- [Task to complete]
Give back the whole listing exactly as shown.
^^^^^^^^^^^^^^^^
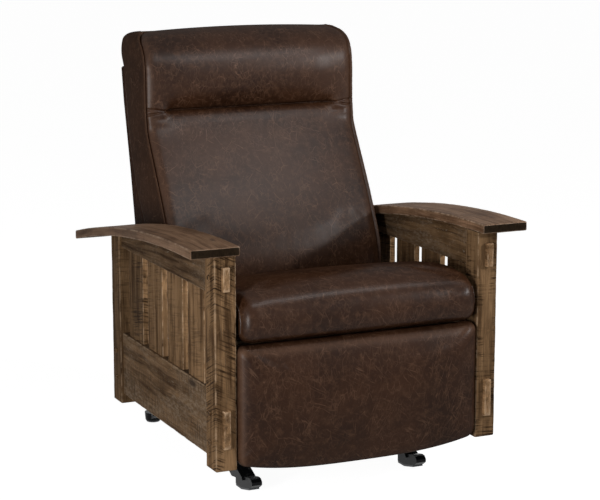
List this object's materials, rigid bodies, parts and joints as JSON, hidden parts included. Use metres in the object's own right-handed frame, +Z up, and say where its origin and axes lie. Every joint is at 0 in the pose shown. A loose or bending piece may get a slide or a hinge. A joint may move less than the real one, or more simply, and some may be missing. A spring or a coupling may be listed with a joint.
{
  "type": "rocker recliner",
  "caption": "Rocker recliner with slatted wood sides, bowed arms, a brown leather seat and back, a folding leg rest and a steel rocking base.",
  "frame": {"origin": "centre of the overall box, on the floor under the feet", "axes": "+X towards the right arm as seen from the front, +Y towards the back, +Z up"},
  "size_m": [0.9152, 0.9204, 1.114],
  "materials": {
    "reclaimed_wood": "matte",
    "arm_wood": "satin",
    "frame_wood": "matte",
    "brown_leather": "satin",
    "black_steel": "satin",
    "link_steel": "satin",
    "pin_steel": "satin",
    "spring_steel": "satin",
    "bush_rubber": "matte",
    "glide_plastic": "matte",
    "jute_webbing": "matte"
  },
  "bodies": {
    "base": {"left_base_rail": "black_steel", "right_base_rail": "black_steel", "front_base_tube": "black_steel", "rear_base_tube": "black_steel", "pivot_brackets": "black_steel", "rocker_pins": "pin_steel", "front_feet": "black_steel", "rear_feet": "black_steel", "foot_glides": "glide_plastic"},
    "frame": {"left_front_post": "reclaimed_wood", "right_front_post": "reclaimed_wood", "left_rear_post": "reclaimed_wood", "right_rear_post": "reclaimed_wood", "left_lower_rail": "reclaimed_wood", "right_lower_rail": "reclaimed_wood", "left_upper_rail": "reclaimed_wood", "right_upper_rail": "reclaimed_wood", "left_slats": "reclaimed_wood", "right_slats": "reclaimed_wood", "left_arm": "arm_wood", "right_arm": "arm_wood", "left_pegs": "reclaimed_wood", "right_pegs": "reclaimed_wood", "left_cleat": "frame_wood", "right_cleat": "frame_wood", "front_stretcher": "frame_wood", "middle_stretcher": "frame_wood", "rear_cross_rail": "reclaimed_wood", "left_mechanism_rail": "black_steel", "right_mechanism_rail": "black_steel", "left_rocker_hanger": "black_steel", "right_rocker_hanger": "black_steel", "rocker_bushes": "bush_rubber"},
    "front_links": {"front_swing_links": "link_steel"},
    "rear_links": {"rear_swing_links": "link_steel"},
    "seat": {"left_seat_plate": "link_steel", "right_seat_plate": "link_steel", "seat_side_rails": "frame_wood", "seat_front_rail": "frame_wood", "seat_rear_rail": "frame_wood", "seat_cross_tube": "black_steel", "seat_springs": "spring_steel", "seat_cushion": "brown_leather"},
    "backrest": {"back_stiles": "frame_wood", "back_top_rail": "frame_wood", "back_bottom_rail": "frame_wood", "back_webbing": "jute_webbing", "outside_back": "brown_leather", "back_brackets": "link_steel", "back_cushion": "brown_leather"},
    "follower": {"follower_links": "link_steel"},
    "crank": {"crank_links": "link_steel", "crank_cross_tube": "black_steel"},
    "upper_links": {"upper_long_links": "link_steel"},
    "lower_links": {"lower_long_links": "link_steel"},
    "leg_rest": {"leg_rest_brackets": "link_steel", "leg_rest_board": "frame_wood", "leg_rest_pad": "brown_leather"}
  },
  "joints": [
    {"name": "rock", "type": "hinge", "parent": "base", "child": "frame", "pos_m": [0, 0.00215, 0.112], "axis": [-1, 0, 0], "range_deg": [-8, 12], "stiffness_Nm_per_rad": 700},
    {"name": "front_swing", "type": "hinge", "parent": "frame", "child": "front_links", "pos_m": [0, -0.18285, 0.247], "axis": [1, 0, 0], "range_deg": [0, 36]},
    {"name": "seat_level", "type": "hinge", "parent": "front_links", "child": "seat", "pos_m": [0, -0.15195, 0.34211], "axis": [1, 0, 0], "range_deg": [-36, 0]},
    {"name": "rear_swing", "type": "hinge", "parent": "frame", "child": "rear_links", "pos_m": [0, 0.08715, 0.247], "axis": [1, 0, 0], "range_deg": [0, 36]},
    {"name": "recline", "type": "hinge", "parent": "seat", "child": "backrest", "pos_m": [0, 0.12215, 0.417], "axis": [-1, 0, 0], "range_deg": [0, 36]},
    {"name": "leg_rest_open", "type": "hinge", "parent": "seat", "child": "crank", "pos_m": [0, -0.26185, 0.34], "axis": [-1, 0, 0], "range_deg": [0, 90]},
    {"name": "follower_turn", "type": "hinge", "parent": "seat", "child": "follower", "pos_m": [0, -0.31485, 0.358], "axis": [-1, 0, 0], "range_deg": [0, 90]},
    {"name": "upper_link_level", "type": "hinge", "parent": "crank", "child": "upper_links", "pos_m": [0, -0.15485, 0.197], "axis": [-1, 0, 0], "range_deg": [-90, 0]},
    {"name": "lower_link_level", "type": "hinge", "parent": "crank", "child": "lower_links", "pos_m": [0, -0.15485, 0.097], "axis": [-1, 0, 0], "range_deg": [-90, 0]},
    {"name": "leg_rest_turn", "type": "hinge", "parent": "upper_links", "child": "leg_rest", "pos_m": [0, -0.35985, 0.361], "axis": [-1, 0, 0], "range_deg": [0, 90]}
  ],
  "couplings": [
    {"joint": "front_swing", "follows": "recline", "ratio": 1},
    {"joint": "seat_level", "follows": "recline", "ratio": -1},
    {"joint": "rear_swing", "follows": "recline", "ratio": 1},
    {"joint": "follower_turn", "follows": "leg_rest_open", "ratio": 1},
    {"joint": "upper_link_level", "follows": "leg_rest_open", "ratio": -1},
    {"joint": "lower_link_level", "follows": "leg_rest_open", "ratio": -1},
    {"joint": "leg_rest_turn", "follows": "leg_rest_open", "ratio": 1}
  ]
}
^^^^^^^^^^^^^^^^
- [Exercise solution]
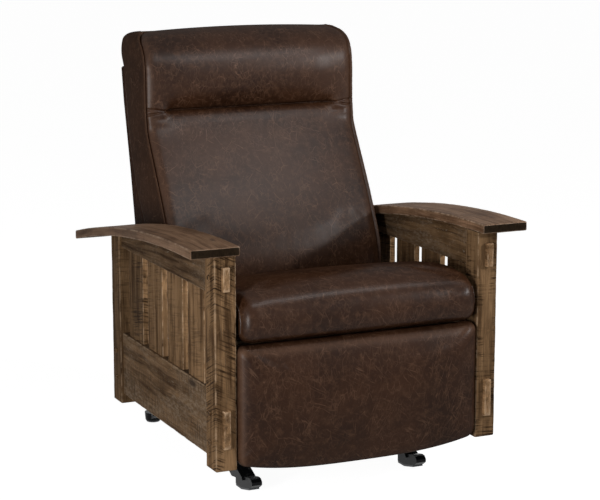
List this object's materials, rigid bodies, parts and joints as JSON, hidden parts included. Use metres in the object's own right-handed frame, +Z up, and say where its origin and axes lie. Every joint is at 0 in the pose shown. A loose or bending piece may get a slide or a hinge. A joint may move less than the real one, or more simply, and some may be missing. A spring or a coupling may be listed with a joint.
{
  "type": "rocker recliner",
  "caption": "Rocker recliner with slatted wood sides, bowed arms, a brown leather seat and back, a folding leg rest and a steel rocking base.",
  "frame": {"origin": "centre of the overall box, on the floor under the feet", "axes": "+X towards the right arm as seen from the front, +Y towards the back, +Z up"},
  "size_m": [0.9152, 0.9204, 1.114],
  "materials": {
    "reclaimed_wood": "matte",
    "arm_wood": "satin",
    "frame_wood": "matte",
    "brown_leather": "satin",
    "black_steel": "satin",
    "link_steel": "satin",
    "pin_steel": "satin",
    "spring_steel": "satin",
    "bush_rubber": "matte",
    "glide_plastic": "matte",
    "jute_webbing": "matte"
  },
  "bodies": {
    "base": {"left_base_rail": "black_steel", "right_base_rail": "black_steel", "front_base_tube": "black_steel", "rear_base_tube": "black_steel", "pivot_brackets": "black_steel", "rocker_pins": "pin_steel", "front_feet": "black_steel", "rear_feet": "black_steel", "foot_glides": "glide_plastic"},
    "frame": {"left_front_post": "reclaimed_wood", "right_front_post": "reclaimed_wood", "left_rear_post": "reclaimed_wood", "right_rear_post": "reclaimed_wood", "left_lower_rail": "reclaimed_wood", "right_lower_rail": "reclaimed_wood", "left_upper_rail": "reclaimed_wood", "right_upper_rail": "reclaimed_wood", "left_slats": "reclaimed_wood", "right_slats": "reclaimed_wood", "left_arm": "arm_wood", "right_arm": "arm_wood", "left_pegs": "reclaimed_wood", "right_pegs": "reclaimed_wood", "left_cleat": "frame_wood", "right_cleat": "frame_wood", "front_stretcher": "frame_wood", "middle_stretcher": "frame_wood", "rear_cross_rail": "reclaimed_wood", "left_mechanism_rail": "black_steel", "right_mechanism_rail": "black_steel", "left_rocker_hanger": "black_steel", "right_rocker_hanger": "black_steel", "rocker_bushes": "bush_rubber"},
    "front_links": {"front_swing_links": "link_steel"},
    "rear_links": {"rear_swing_links": "link_steel"},
    "seat": {"left_seat_plate": "link_steel", "right_seat_plate": "link_steel", "seat_side_rails": "frame_wood", "seat_front_rail": "frame_wood", "seat_rear_rail": "frame_wood", "seat_cross_tube": "black_steel", "seat_springs": "spring_steel", "seat_cushion": "brown_leather"},
    "backrest": {"back_stiles": "frame_wood", "back_top_rail": "frame_wood", "back_bottom_rail": "frame_wood", "back_webbing": "jute_webbing", "outside_back": "brown_leather", "back_brackets": "link_steel", "back_cushion": "brown_leather"},
    "follower": {"follower_links": "link_steel"},
    "crank": {"crank_links": "link_steel", "crank_cross_tube": "black_steel"},
    "upper_links": {"upper_long_links": "link_steel"},
    "lower_links": {"lower_long_links": "link_steel"},
    "leg_rest": {"leg_rest_brackets": "link_steel", "leg_rest_board": "frame_wood", "leg_rest_pad": "brown_leather"}
  },
  "joints": [
    {"name": "rock", "type": "hinge", "parent": "base", "child": "frame", "pos_m": [0, 0.00215, 0.112], "axis": [-1, 0, 0], "range_deg": [-8, 12], "stiffness_Nm_per_rad": 700},
    {"name": "front_swing", "type": "hinge", "parent": "frame", "child": "front_links", "pos_m": [0, -0.18285, 0.247], "axis": [1, 0, 0], "range_deg": [0, 36]},
    {"name": "seat_level", "type": "hinge", "parent": "front_links", "child": "seat", "pos_m": [0, -0.15195, 0.34211], "axis": [1, 0, 0], "range_deg": [-36, 0]},
    {"name": "rear_swing", "type": "hinge", "parent": "frame", "child": "rear_links", "pos_m": [0, 0.08715, 0.247], "axis": [1, 0, 0], "range_deg": [0, 36]},
    {"name": "recline", "type": "hinge", "parent": "seat", "child": "backrest", "pos_m": [0, 0.12215, 0.417], "axis": [-1, 0, 0], "range_deg": [0, 36]},
    {"name": "leg_rest_open", "type": "hinge", "parent": "seat", "child": "crank", "pos_m": [0, -0.26185, 0.34], "axis": [-1, 0, 0], "range_deg": [0, 90]},
    {"name": "follower_turn", "type": "hinge", "parent": "seat", "child": "follower", "pos_m": [0, -0.31485, 0.358], "axis": [-1, 0, 0], "range_deg": [0, 90]},
    {"name": "upper_link_level", "type": "hinge", "parent": "crank", "child": "upper_links", "pos_m": [0, -0.15485, 0.197], "axis": [-1, 0, 0], "range_deg": [-90, 0]},
    {"name": "lower_link_level", "type": "hinge", "parent": "crank", "child": "lower_links", "pos_m": [0, -0.15485, 0.097], "axis": [-1, 0, 0], "range_deg": [-90, 0]},
    {"name": "leg_rest_turn", "type": "hinge", "parent": "upper_links", "child": "leg_rest", "pos_m": [0, -0.35985, 0.361], "axis": [-1, 0, 0], "range_deg": [0, 90]}
  ],
  "couplings": [
    {"joint": "front_swing", "follows": "recline", "ratio": 1},
    {"joint": "seat_level", "follows": "recline", "ratio": -1},
    {"joint": "rear_swing", "follows": "recline", "ratio": 1},
    {"joint": "follower_turn", "follows": "leg_rest_open", "ratio": 1},
    {"joint": "upper_link_level", "follows": "leg_rest_open", "ratio": -1},
    {"joint": "lower_link_level", "follows": "leg_rest_open", "ratio": -1},
    {"joint": "leg_rest_turn", "follows": "leg_rest_open", "ratio": 1}
  ]
}